Del mismo modo que la maternidad exige ser sostenida, también la virilidad precisa de un humus cultural que la legitime.
El problema actual es que se ha demonizado lo masculino. Y, claro está, muchos jóvenes crecen con la duda de si su fuerza, su instinto protector, su deseo de liderazgo, son algo que deban ocultar o reprimir.
Esto puede dar lugar a dos extremas reacciones, es decir, cuando la vergüenza sustituye al orgullo legítimo, sobreviene la parodia y con ello hombres blandos, quebrados, sin rumbo; o, puede suceder todo lo contrario, hombres reactivos, violentos, incapaces de domar su energía.
La gran misión de la figura paterna
El padre cristiano está llamado a ser reflejo del Padre eterno. El padre cristiano no es dueño de sus hijos, sino custodio, guía. No es un coleguita, sino autoridad amorosa. La tarea no es nada sencilla.
La sociedad necesita hombres de los que las mujeres y los hijos puedan sentirse orgullosos. Hombres que no se excusen en la cobardía, que no se escondan en la comodidad. Hombres que vivan su masculinidad como don y como misión. Y, al mismo tiempo, precisa de mujeres que comprendan y acepten lo que significa ser hombre, que no pretendan diluir lo masculino en lo femenino, sino acogerlo como contrapunto necesario.

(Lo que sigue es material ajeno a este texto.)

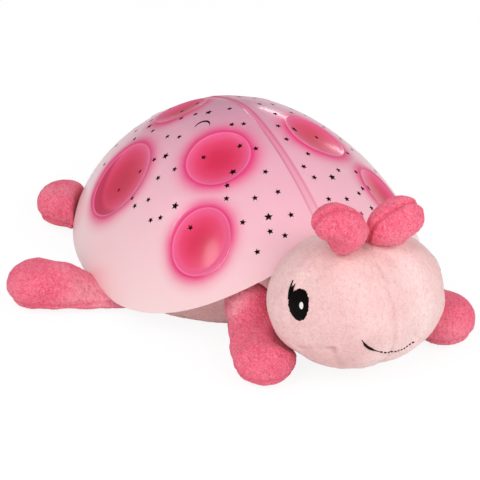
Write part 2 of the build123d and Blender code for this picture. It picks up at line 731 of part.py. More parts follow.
with BuildPart() as control_board_screws:
    for side in (-1, 1):
        with Locations(board_back.location * Location((side * POST_X, 0, 0))):
            add(screw(CONTROL_SCREW_LENGTH))
finish(control_board_screws, "control_board_screws")

# ================= plush =================

belly_top = plate_bottom - SOFT_GAP
window_length = door_length + 2 * DOOR_EAR + 2 * DOOR_LEDGE
window_width = door_width + 2 * WINDOW_MARGIN
flap_length = window_length + 2 * FLAP_OVERLAP
flap_width = window_width + 2 * FLAP_OVERLAP
flap_top = FLAP_LIFT + FLAP_THICKNESS
recess_top = flap_top + 2 * TAPE_THICKNESS + SOFT_GAP
tape_y = BOX_Y - flap_width / 2 + FLAP_OVERLAP / 2


def leg_form(leg_name, grow):
    """Stuffed paddle on the floor between its root and tip circles, larger by grow."""
    root, tip = LEGS[leg_name]
    with BuildPart() as form:
        with BuildSketch():
            with Locations(root):
                Circle(LEG_ROOT_RADIUS + grow)
            with Locations(tip):
                Circle(LEG_TIP_RADIUS + grow)
            make_hull()
        extrude(amount=LEG_THICKNESS + grow)
        fillet(form.edges().group_by(Axis.Z)[-1] + form.edges().group_by(Axis.Z)[0], LEG_ROUNDING)
        if leg_name in FRONT_LEGS:
            with Locations((root[0], root[1], SHOULDER_LIFT)):
                Sphere(SHOULDER_RADIUS + grow)
    return form.part


low_arch = neck_arch.part.moved(Location((0, 0, -SOFT_GAP)))

# space that the limbs stay out of
with BuildPart() as body_room:
    add(dome_form(SOFT_GAP))
    add(low_arch, mode=Mode.SUBTRACT)
    add(belly_oval(-SOFT_GAP, -SOFT_GAP, DOME_HEIGHT / 2))

with BuildPart() as neck:
    with BuildSketch(Plane.XY.offset(belly_top / 2)):
        with Locations((0, NECK_CENTRE_Y)):
            Ellipse(NECK_HALF_WIDTH, NECK_HALF_LENGTH)
        with Locations((0, BELLY_CENTRE_Y)):
            Ellipse(BELLY_HALF_WIDTH, BELLY_HALF_LENGTH)
    extrude(amount=DOME_HEIGHT)
    add(belly_oval(WRAP - SOFT_GAP, -DOME_HEIGHT, 2 * DOME_HEIGHT), mode=Mode.SUBTRACT)
    add(dome_form(-NECK_INSET), mode=Mode.INTERSECT)
    add(low_arch, mode=Mode.INTERSECT)

head_grown = ellipsoid_form(grown(HEAD_HALF_AXES, SOFT_GAP)).moved(Location(HEAD_CENTRE))

# the belly's top, pressed into the opening of the shell
with BuildPart() as belly_crown:
    with BuildSketch(Plane.XY.offset(RIM_HEIGHT - SOFT_GAP)):
        with Locations((0, SHELL_CENTRE_Y)):
            Ellipse(SHELL_WIDTH / 2 - NECK_INSET, SHELL_LENGTH / 2 - NECK_INSET)
    extrude(amount=belly_top - RIM_HEIGHT + SOFT_GAP)
    add(belly_oval(0, 0, belly_top), mode=Mode.INTERSECT)

with BuildPart() as plush_body:
    add(belly_oval(0, 0, RIM_HEIGHT - SOFT_GAP))
    fillet(plush_body.faces().sort_by(Axis.Z)[0].edges(), BELLY_ROUNDING)
    add(belly_crown.part)
    add(neck.part)
    add(head_grown, mode=Mode.SUBTRACT)
    for name in FRONT_LEGS:
        add(leg_form(name, SOFT_GAP), mode=Mode.SUBTRACT)
    with BuildSketch():
        with Locations((0, BOX_Y)):
            RectangleRounded(window_length, window_width, BOX_WALL)
    extrude(amount=belly_top + SOFT_GAP, mode=Mode.SUBTRACT)
    with BuildSketch():
        with Locations((0, BOX_Y)):
            RectangleRounded(flap_length + 2 * SOFT_GAP, flap_width + 2 * SOFT_GAP, RECESS_CORNER)
    extrude(amount=recess_top, mode=Mode.SUBTRACT)
finish(plush_body, "plush_body")

with BuildPart() as belly_flap:
    with BuildSketch(Plane.XY.offset(FLAP_LIFT)):
        with Locations((0, BOX_Y)):
            RectangleRounded(flap_length, flap_width, FLAP_CORNER)
    extrude(amount=FLAP_THICKNESS)
    fillet(belly_flap.edges().filter_by(GeomType.LINE).filter_by(Plane.XY), HEM_ROUNDING)
finish(belly_flap, "belly_flap")


def tape(bottom):
    """Strip of hook-and-loop tape along the flap's free edge."""
    with BuildPart() as strip:
        with BuildSketch(Plane.XY.offset(bottom)):
            with Locations((0, tape_y)):
                Rectangle(flap_length - 2 * FLAP_CORNER, TAPE_WIDTH)
        extrude(amount=TAPE_THICKNESS)
    return strip


finish(tape(flap_top), "flap_hook_tape")
finish(tape(recess_top - TAPE_THICKNESS), "belly_loop_tape")

with BuildPart() as head:
    add(ellipsoid_form(HEAD_HALF_AXES).moved(Location(HEAD_CENTRE)))
    add(body_room.part, mode=Mode.SUBTRACT)
finish(head, "head")

for name in LEGS:
    with BuildPart() as leg:
        add(leg_form(name, 0))
        add(body_room.part, mode=Mode.SUBTRACT)
        if name in FRONT_LEGS:
            add(head_grown, mode=Mode.SUBTRACT)
    finish(leg, name)


def antenna_club(side):
    """Round-ended club about the antenna's centre, with its long axis rising outwards."""
    x, y, z = ANTENNA_CENTRE
    reach = ANTENNA_HALF_LENGTH - ANTENNA_RADIUS
    with BuildPart() as club:
        Cylinder(ANTENNA_RADIUS, 2 * reach, rotation=(0, 90, 0))
        with Locations((-reach, 0, 0), (reach, 0, 0)):
            Sphere(ANTENNA_RADIUS)
    middle = Location((ANTENNA_MIDDLE_X, 0, 0))
    return club.part.moved(middle * Location((side * x, y, z), (0, -side * ANTENNA_LIFT, 0)))


for side, antenna_name in ((-1, "right_antenna"), (1, "left_antenna")):
    with BuildPart() as antenna:
        add(antenna_club(side))
        bx, by, bz = ANTENNA_BASE
        with Locations((ANTENNA_MIDDLE_X + side * bx, by, bz)):
            Cylinder(ANTENNA_STEM_RADIUS, ANTENNA_STEM_HEIGHT,
                     align=(Align.CENTER, Align.CENTER, Align.MIN))
        add(head_grown, mode=Mode.SUBTRACT)
        with Locations((ANTENNA_MIDDLE_X + side * SOFT_GAP / 2, 0, 0)):
            Box(SHELL_WIDTH, SHELL_LENGTH * 2, DOME_HEIGHT * 4,
                align=(Align.MIN if side > 0 else Align.MAX, Align.CENTER, Align.CENTER),
                mode=Mode.INTERSECT)
    finish(antenna, antenna_name)
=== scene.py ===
import random
from math import asin, copysign, cos, hypot, pi, radians, sin, sqrt

import bmesh
import bpy
import numpy as np
from mathutils import Matrix, Vector, noise
from mathutils.bvhtree import BVHTree


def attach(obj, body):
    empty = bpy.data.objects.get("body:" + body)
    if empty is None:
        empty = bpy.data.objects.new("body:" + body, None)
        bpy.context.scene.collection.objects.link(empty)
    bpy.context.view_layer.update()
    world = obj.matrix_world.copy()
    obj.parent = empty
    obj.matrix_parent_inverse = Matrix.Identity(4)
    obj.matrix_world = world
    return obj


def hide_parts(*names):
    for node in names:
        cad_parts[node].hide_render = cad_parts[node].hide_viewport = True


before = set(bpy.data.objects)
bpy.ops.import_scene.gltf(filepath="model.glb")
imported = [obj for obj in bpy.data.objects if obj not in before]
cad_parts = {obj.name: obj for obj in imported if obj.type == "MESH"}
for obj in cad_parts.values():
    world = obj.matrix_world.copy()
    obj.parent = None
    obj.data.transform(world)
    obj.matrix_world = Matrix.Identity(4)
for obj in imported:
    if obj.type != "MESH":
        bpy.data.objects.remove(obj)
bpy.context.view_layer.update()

MM = 0.001

# ---- the shell's sizes in mm
SHELL_WIDTH = 186.0
SHELL_LENGTH = 244.0
DOME_HEIGHT = 85.0
RIM_HEIGHT = 7.6
SHELL_WALL = 2.0
SHELL_CENTRE_Y = 18.0
PROFILE_POWER = 1.6
ARCH_HEIGHT = 44.0
ARCH_POWER = 1.65
BAND_WIDTH = 6.4
BAND_DEPTH = 0.6
BAND_EDGE = 0.25  # softness of the step at the band's edge
BAND_TAPER = 0.5  # the band's share that is lost from its foot to the apex
BAND_FOOT = 20.0
BAND_FADE = 6.0  # the band sinks in over this height above the rim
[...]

El camino no será fácil. La cultura contemporánea seguirá repitiendo una y otra vez que todo da igual, que las diferencias son construcciones, que lo importante es la autoafirmación sin límites.
Pero en el fondo, todos sabemos porque así lo llevamos inscrito en nuestra carne, que no da igual. Que necesitamos hombres y mujeres auténticos, complementarios, orgullosos de lo que son.
No debemos olvidar quiénes somos ni de dónde venimos ni hacia dónde vamos.
La masculinidad no es un invento cultural, sino un sello inscrito en el cuerpo y elevado por la gracia.
Si los jóvenes aprenden esto, si las jóvenes lo comprenden y lo valoran, entonces la sospecha que hoy pesa sobre el varón se desvanecerá.
Solo así, hombres y mujeres podremos caminar juntos, no como rivales ni como clones, sino como compañeros de una misma travesía hacia la plenitud.